The dependency chain now exists only on the destination register, not on any of the source registers.
In the case of Neoverse V2, the microarchitecture supports late-forwarding of accumulate operands, and an execution latency of 2 cycles is specified in this case.
This means that we can expect to execute 0.5 instructions per cycle for the :download:`microbenchmark <../data_micro_bench/lat_neon_fmla_4s_lf.s>`.

.. _tab:micro_bench_lat_neon_measured:

.. list-table:: Measured execution latencies of various floating-point instructions on a core of NVIDIA's Grace CPU.
   :header-rows: 1

   * - Instruction
     - Dependencies
     - Inst / Cycle
     - GFLOPS
   * - :a64_isa:`FMLA (vector) <SIMD-FP-Instructions/FMLA--vector---Floating-point-fused-multiply-add-to-accumulator--vector-->`, ``4S``
     - destination & first source
     - 0.25
     - 6.6
   * - :a64_isa:`FMLA (vector) <SIMD-FP-Instructions/FMLA--vector---Floating-point-fused-multiply-add-to-accumulator--vector-->`, ``4S``
     - destination
     - 0.5
     - 13.2

We can confirm the theoretical Neoverse V2 execution latencies by running the microbenchmarks.
:numref:`tab:micro_bench_lat_neon_measured` shows the measured latencies for the two cases.
We see that we can reproduce the theoretical execution latencies given in the Software Optimization Guide.

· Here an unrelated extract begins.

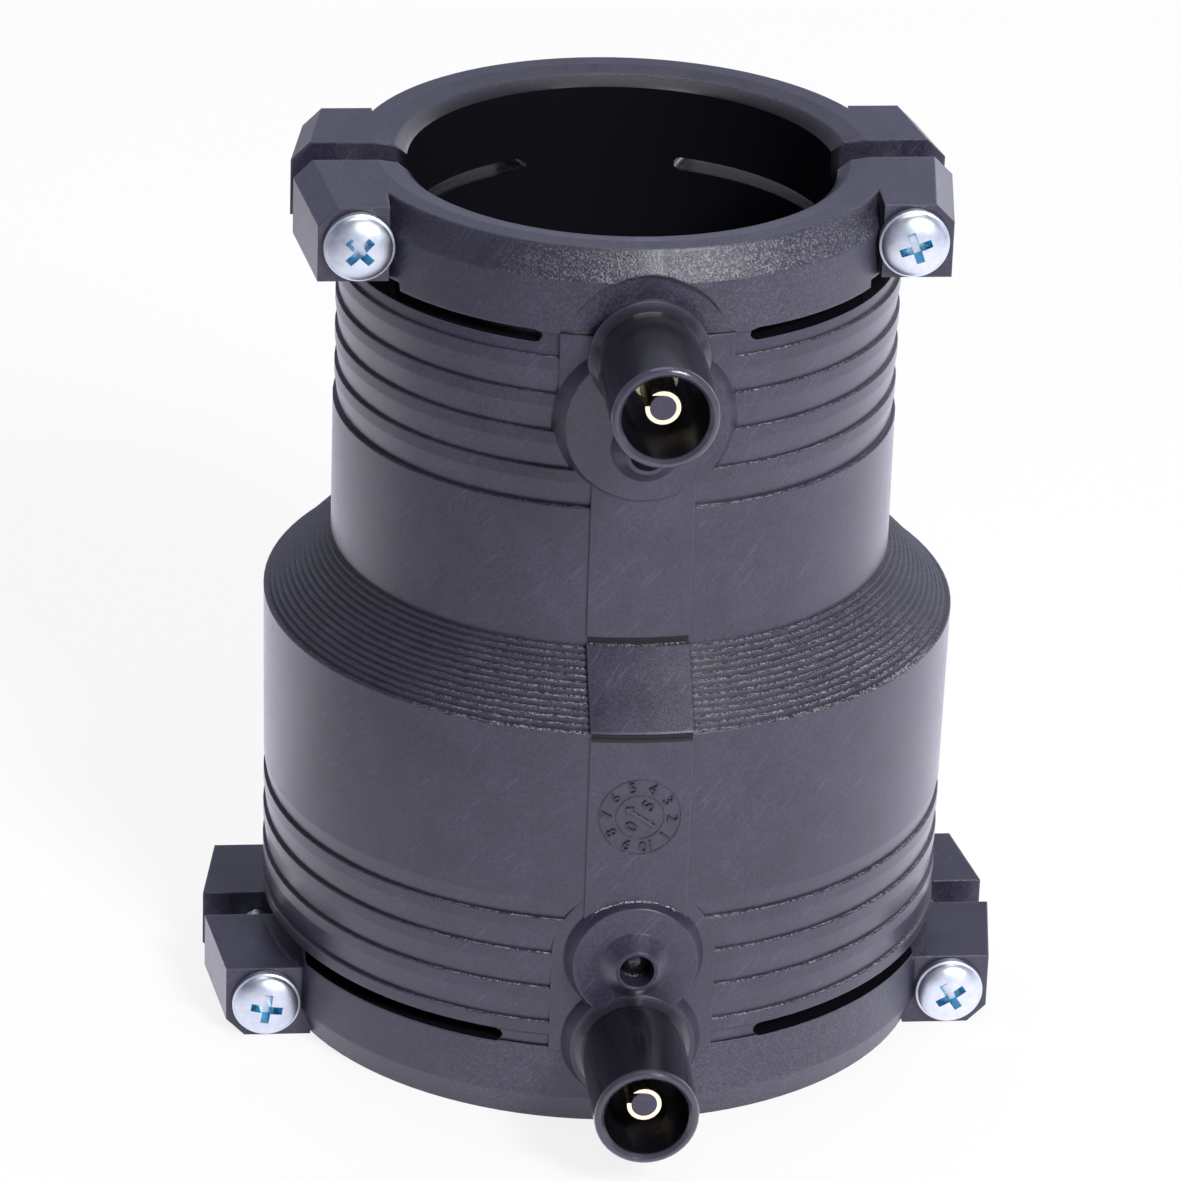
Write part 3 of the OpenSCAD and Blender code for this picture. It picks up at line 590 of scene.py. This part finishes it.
def clamp_screw_mesh(zinc, recess_zinc):
    """One screw along +Z, its seat at zero: a turned head with a cut cross recess, and a thread."""
    head_mesh = to_mesh(turned(screw_head_profile(), segments=64), "screw_head")
    head = mesh_object("screw_head_blank", head_mesh, zinc, recess_zinc)
    # The recess's floor stays silvery, and its walls are blue.
    cutter_mesh = to_mesh(cross_recess(), "screw_recess")
    cutter = mesh_object("screw_recess_cutter", cutter_mesh, zinc, recess_zinc)
    for face in cutter_mesh.polygons:
        face.material_index = 0 if abs(face.normal.z) > 0.9 else 1
    cut = head.modifiers.new("recess", "BOOLEAN")
    cut.operation, cut.object, cut.solver = "DIFFERENCE", cutter, "EXACT"
    cut.use_self = True
    graph = bpy.context.evaluated_depsgraph_get()
    bm = bmesh.new()
    bm.from_object(head, graph)
    screw_shank(bm)
    mesh = to_mesh(bm, "clamp_screw", smooth_angle=40)
    bpy.data.objects.remove(head)
    bpy.data.objects.remove(cutter)
    mesh.materials.append(zinc)
    mesh.materials.append(recess_zinc)
    return mesh


def clamp_screws():
    """Stand the finished screws where the CAD's screws are, each turned as its driver left it."""
    # Zinc plating on turned steel: a silvery, clouded gloss that blurs what it mirrors.
    zinc = bright_metal("zinc_plated_steel", ZINC_SHADE, ZINC,
                        grain_mm=0.9, rough_low=0.34, rough_high=0.46)
    # The passivation pools in the recess and dries there as a clear blue film.
    recess_zinc = bright_metal("blue_passivated_recess", ZINC_BLUE_DEEP, ZINC_BLUE,
                               grain_mm=0.6, rough_low=0.25, rough_high=0.4)
    blank = clamp_screw_mesh(zinc, recess_zinc)
    for name, driver_turn in (("upper_left_screw", 45), ("upper_right_screw", 20),
                              ("lower_left_screw", -9), ("lower_right_screw", 33)):
        low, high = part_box(name)
        seat = Vector(((low.x + high.x) / 2, low.y + HEAD_H * MM, (low.z + high.z) / 2))
        mesh = blank.copy()
        mesh.transform(Matrix.Translation(seat) @ Matrix.Rotation(pi / 2, 4, "X")
                       @ Matrix.Rotation(radians(driver_turn), 4, "Z"))
        screw = mesh_object("finished_" + name, mesh)
        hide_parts(name)
        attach(screw, "root")
    bpy.data.meshes.remove(blank)


def on_band(u, v, lift):
    """A point on the band's curved face, from flat dial coordinates, in metres."""
    r = BAND_R + BAND_SWELL * (DIAL_Z + v - BAND_FOOT_Z) / (SHOULDER_LOW - BAND_FOOT_Z)
    angle = u / r
    return Vector(((r + lift) * sin(angle), -(r + lift) * cos(angle), DIAL_Z + v)) * MM


def raised_outline(bm, outline, lift):
    """A closed outline in dial coordinates, stood up from just under the band to the lift."""
    top = [bm.verts.new(on_band(u, v, lift)) for u, v in outline]
    foot = [bm.verts.new(on_band(u, v, -DIAL_SUNK)) for u, v in outline]
    bm.faces.new(top)
    bm.faces.new(list(reversed(foot)))
    for i in range(len(outline)):
        j = (i + 1) % len(outline)
        bm.faces.new((foot[i], foot[j], top[j], top[i]))


def raised_circle(bm, r, width, lift, segments=72):
    """A raised line with sloping sides round the dial's centre."""
    inner, outer, slope = r - width / 2, r + width / 2, lift * 0.7
    section = ((inner, -DIAL_SUNK), (inner, slope), (r, lift), (outer, slope), (outer, -DIAL_SUNK))
    rings = [[bm.verts.new(on_band(u, v, h)) for u, v in around(s, segments)] for s, h in section]
    for a, b in zip(rings, rings[1:] + rings[:1]):
        for i in range(segments):
            j = (i + 1) % segments
            bm.faces.new((a[i], a[j], b[j], b[i]))


def raised_number(bm, text, angle, r, height, upright):
    """A plain number at that angle and radius on the dial, its head towards the upright angle."""
    curve = bpy.data.curves.new("dial_number", "FONT")
    curve.body = text
    curve.size = height / CAPITAL_SHARE
    curve.align_x, curve.align_y = "CENTER", "CENTER"
    curve.resolution_u = 3
    curve.extrude = (DIAL_RELIEF + DIAL_SUNK) / 2
    holder = bpy.data.objects.new("dial_number", curve)
    bpy.context.scene.collection.objects.link(holder)
    bpy.context.view_layer.update()
    flat = bpy.data.meshes.new_from_object(holder.evaluated_get(
        bpy.context.evaluated_depsgraph_get()))
    turn = Matrix.Rotation(upright - pi / 2, 2)
    at = Vector((r * cos(angle), r * sin(angle)))
    for vertex in flat.vertices:
        spot = turn @ Vector(vertex.co[:2]) + at
        vertex.co = on_band(spot.x, spot.y, vertex.co.z + (DIAL_RELIEF - DIAL_SUNK) / 2)
    bm.from_mesh(flat)
    bpy.data.objects.remove(holder)
    bpy.data.curves.remove(curve)
    bpy.data.meshes.remove(flat)


def date_dial(plastic, polished):
    """The mould's date dial on the band: plain numbers in the dark polished plastic, painted dark as
    their shade too, and two circles and a pointer.
    """
    bm = bmesh.new()
    for i in range(DIAL_NUMBERS):
        angle = radians(DIAL_FIRST_ANGLE + 360 / DIAL_NUMBERS * i)
        raised_number(bm, str(i + 1), angle, (DIAL_R + DIAL_CORE_R) / 2, RING_NUMBER_H, angle)
    tip = radians(POINTER_ANGLE)
    for text, side, r in (("0", pi / 2, 1.55), ("5", -pi / 2, 1.75)):
        raised_number(bm, text, tip + side, r, CORE_NUMBER_H, tip)
    # The numbers take the dark polished plastic, which stands in for their shade.
    for face in bm.faces:
        face.material_index = 1
    along, aside = Vector((cos(tip), sin(tip))), Vector((-sin(tip), cos(tip)))
    stem, barb = POINTER_STEM, POINTER_BARB
    pointer = [(-POINTER_HALF, stem), (-POINTER_HALF, -stem), (BARB_NECK, -stem),
               (BARB_BACK, -barb), (POINTER_HALF, 0.0), (BARB_BACK, barb), (BARB_NECK, stem)]
    raised_outline(bm, [along * a + aside * b for a, b in pointer], DIAL_RELIEF * POINTER_SHARE)
    for r in (DIAL_R, DIAL_CORE_R):
        raised_circle(bm, r, CIRCLE_WIDTH, DIAL_RELIEF * CIRCLE_SHARE)
    bmesh.ops.recalc_face_normals(bm, faces=bm.faces)
    dial = mesh_object("date_dial", to_mesh(bm, "date_dial"), plastic, polished)
    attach(dial, "root")


def dress(material, *nodes):
    """The CAD nodes keep their shapes and take the material."""
    for node in nodes:
        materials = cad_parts[node].data.materials
        materials.clear()
        materials.append(material)


def camera():
    """The photograph's camera: yaw about the vertical, then pitch, then roll about its own sight."""
    turn = (Matrix.Rotation(CAMERA_YAW, 3, "Z") @ Matrix.Rotation(CAMERA_PITCH, 3, "X")
            @ Matrix.Rotation(CAMERA_ROLL, 3, "Y"))
    right, ahead, up = turn.col
    data = bpy.data.cameras.new("camera")
    data.sensor_width = SENSOR_MM
    data.lens = FOCAL_PX * SENSOR_MM / IMAGE_PX
    data.clip_start, data.clip_end = 0.05, 20
    eye = bpy.data.objects.new("camera", data)
    eye.matrix_world = (Matrix.Translation(CAMERA_PLACE)
                        @ Matrix((right, up, -ahead)).transposed().to_4x4())
    bpy.context.scene.collection.objects.link(eye)
    bpy.context.scene.camera = eye


def white_floor():
    """A wide plain floor at the part's foot."""
    bm = bmesh.new()
    bmesh.ops.create_grid(bm, x_segments=1, y_segments=1, size=4)
    floor_mesh = bpy.data.meshes.new("floor")
    bm.to_mesh(floor_mesh)
    bm.free()
    mesh_object("floor", floor_mesh, stage_white("white_floor"))


def white_surround():
    """White for the camera, dim for diffuse light, and a room of its own for reflections."""
    world = bpy.data.worlds.new("white_surround")
    bpy.context.scene.world = world
    world.use_nodes = True
    tree = world.node_tree
    rays = add(tree, "LightPath")
    to_camera = rays.outputs["Is Camera Ray"]
    shown = add(tree, "MapRange", {"Value": to_camera, "To Min": 0.2, "To Max": 1.0})
    # Reflections see a pale sweep at the horizon, a dimmer room above it, and more at the right.
    sight = add(tree, "SeparateXYZ", {"Vector": add(tree, "TexCoord").outputs["Generated"]})
    sweep = add(tree, "MapRange", {"Value": sight.outputs["Z"], "From Min": 0.0, "From Max": 0.35,
                                   "To Min": 1.6, "To Max": 0.55})
    lit_side = add(tree, "MapRange", {"Value": sight.outputs["X"], "From Min": -0.3,
                                      "From Max": 0.3, "To Min": 0.6, "To Max": 1.1})
    mirrored = add(tree, "Math", {0: rays.outputs["Is Glossy Ray"], 1: sweep},
                   operation="MULTIPLY")
    mirrored = add(tree, "Math", {0: mirrored, 1: lit_side}, operation="MULTIPLY")
    level = add(tree, "Math", {0: shown, 1: mirrored}, operation="MAXIMUM")
    room = add(tree, "Mix", {"Factor": to_camera, "A": linear(ROOM_COOL),
                             "B": linear(PAPER_WHITE)}, data_type="RGBA")
    background = tree.nodes["Background"]
    tree.links.new(room.outputs[2], background.inputs["Color"])
    tree.links.new(level.outputs[0], background.inputs["Strength"])


def soft_light(name, place, size, watts):
    """A square lamp of that size in metres, turned to the middle of the part."""
    middle = Vector((0, 0, 0.05))
    data = bpy.data.lights.new(name, "AREA")
    data.shape, data.size, data.energy = "SQUARE", size, watts
    lamp = bpy.data.objects.new(name, data)
    lamp.location = place
    lamp.rotation_mode = "QUATERNION"
    lamp.rotation_quaternion = (middle - Vector(place)).to_track_quat("-Z", "Y")
    bpy.context.scene.collection.objects.link(lamp)


def main():
    camera()
    white_floor()
    white_surround()
    soft_light("key_light", (0.40, -0.90, 0.74), size=0.3, watts=14)
    soft_light("side_light", (0.84, 0.71, 0.28), size=0.9, watts=2.5)
    soft_light("top_light", (0.0, 0.3, 1.2), size=0.8, watts=6.5)

    plastic = moulded_polyethylene()
    indicator = polished_polyethylene_painted_dark()
    # Rolled brass strip: pale gold, smooth, with soft highlights along the sleeve.
    brass = bright_metal("rolled_brass_contact", BRASS_SHADE, BRASS_PALE,
                         grain_mm=0.4, rough_low=0.2, rough_high=0.32)
    # Drawn resistance wire: dull copper brown, hidden inside the wall.
    wire = bright_metal("resistance_wire", WIRE_SHADE, WIRE_COPPER,
                        grain_mm=0.5, rough_low=0.3, rough_high=0.45)
    dress(plastic, "body")
    dress(indicator, "upper_indicator_pin", "lower_indicator_pin")
    dress(brass, "upper_contact", "lower_contact")
    dress(wire, "heating_wire")
    clamp_screws()
    date_dial(plastic, indicator)
    bpy.context.scene.view_settings.view_transform = "Standard"


main()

In particular, the 6.6 GFLOPS measured for source register dependencies represents a 16-fold slowdown compared to the 105.6 GFLOPS throughput achieved when all pipelines and pipeline parallelism are fully utilized.
In summary, we need to design our compute kernels very carefully to fully exploit the available parallelism of the target microarchitecture.